Today if I look forward ten years, I think the greatest opportunity we have is with private clients in the United States of America because this is a market place which has gone from an environment of greater stability to one of volatility. And with advisors in motion, you have money in motion. And with money in motion, you have an opportunity.
I've never known an environment in which the private client industry as a whole is as dissatisfied with its suppliers. Now that's both a challenge and an opportunity. Private clients loathe opening up their newspaper and seeing their money manager's name on the front page of The Wall Street Journal. They loathe it. They hate instability. They hate uncertainty. Will firms still be in business in five years time?
And so this is an opportunity where I think you're going to see significant market share shifts take place over the next few years. Now we have to do a number of things right in order to benefit from those market share shifts, and Rob said I might comment on some of the initiatives we're doing, so let me raise one right now.
One of the lessons we learned from 2008 and as we look to address this market is we recognize we needed a much broader alternatives platform if we are going to exploit the opportunity in private client going forward. And it was announced internally last week I think, Phil? This is the first time I'm making the external announcement of the creation of a new alternative strategy unit reporting to me which is drawing on some of the most senior talent within the firm to build out an alternatives platform, not just for our private client business, but certainly private client is a key distribution channel.

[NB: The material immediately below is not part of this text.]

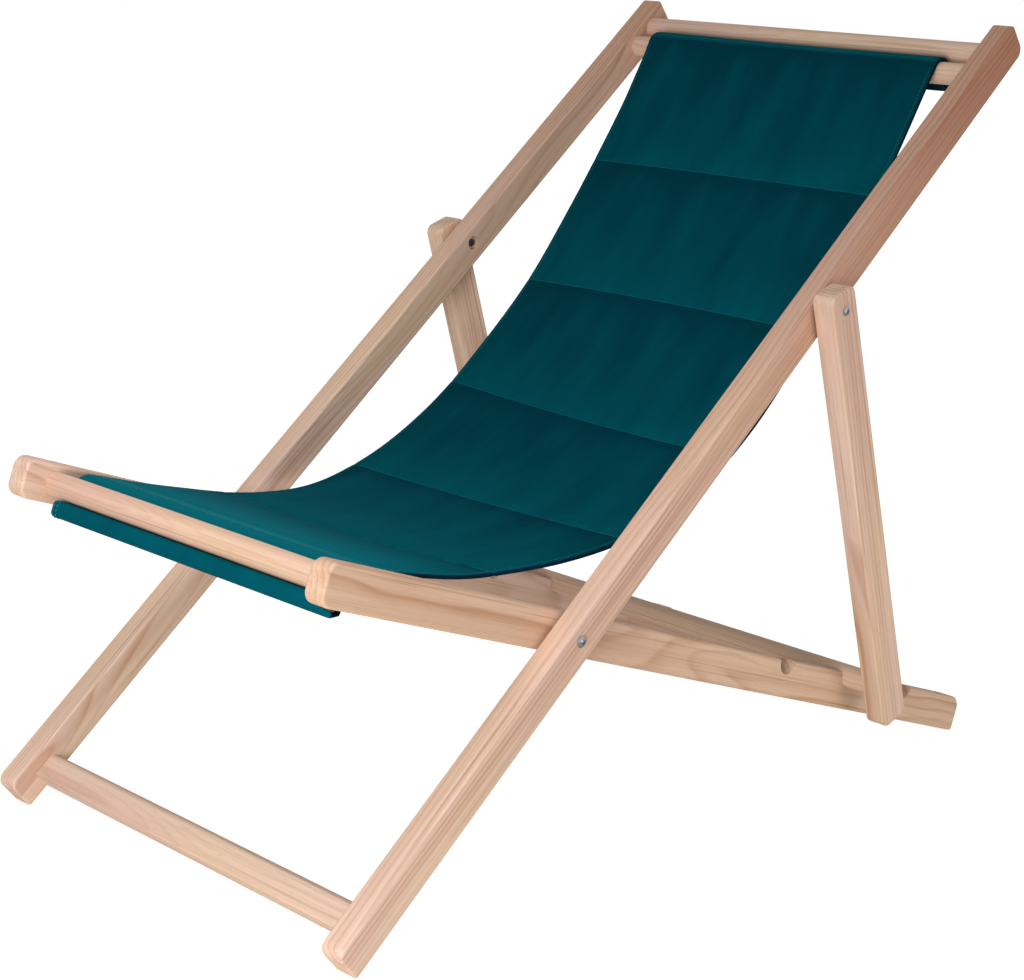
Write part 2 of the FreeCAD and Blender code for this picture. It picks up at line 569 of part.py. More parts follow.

And that platform might build, that platform might buy, and that platform might rent. We are openly exploring all three options. So in different parts of alternative space we may pursue different strategies. But we are very clearly saying a strategic imperative of the firm is the growth of our alternatives capability. And one of the primary reasons for that is because of the opportunity we see in the private client channel.
Retail was the first channel to move into positive territory, but I have to add a couple of caveats. Retail -- it's a misnomer, but we almost have two different businesses grouped under these retail AUM totals. We have mutual funds, what people think of as retail. But we also, as a firm, put into retail our subadvisory business. Roughly speaking 60% mutual funds and 40% subadvisory.
The business flows of those two segments are quite, quite different, with mutual funds being positive, particularly outside the United States of America, particularly in fixed income. In subadvisory, which is much more like an institutional business and has many of the characteristics of the institutional market place, which I'm going to come to in a second, flows remain challenged.
We also continue to see de-risking in the subadvisory channel, particularly here in the United States of America. Variable annuity market suppliers are moving towards passive or much lower risk strategies.
I mentioned that the rebound in flows was strongest outside the United States of America. That has broadened -- I mean, it certainly started in Asia but it's broadened out from Asia. And it's been heavily concentrated in fixed income.
Earlier this year we were asked by many investors what did we think about assumptions which were being made by some of our competitors that flows were shifting from fixed income into equities. We didn't see that. And we remain skeptical that that would happen quickly, and right now we continue to remain skeptical.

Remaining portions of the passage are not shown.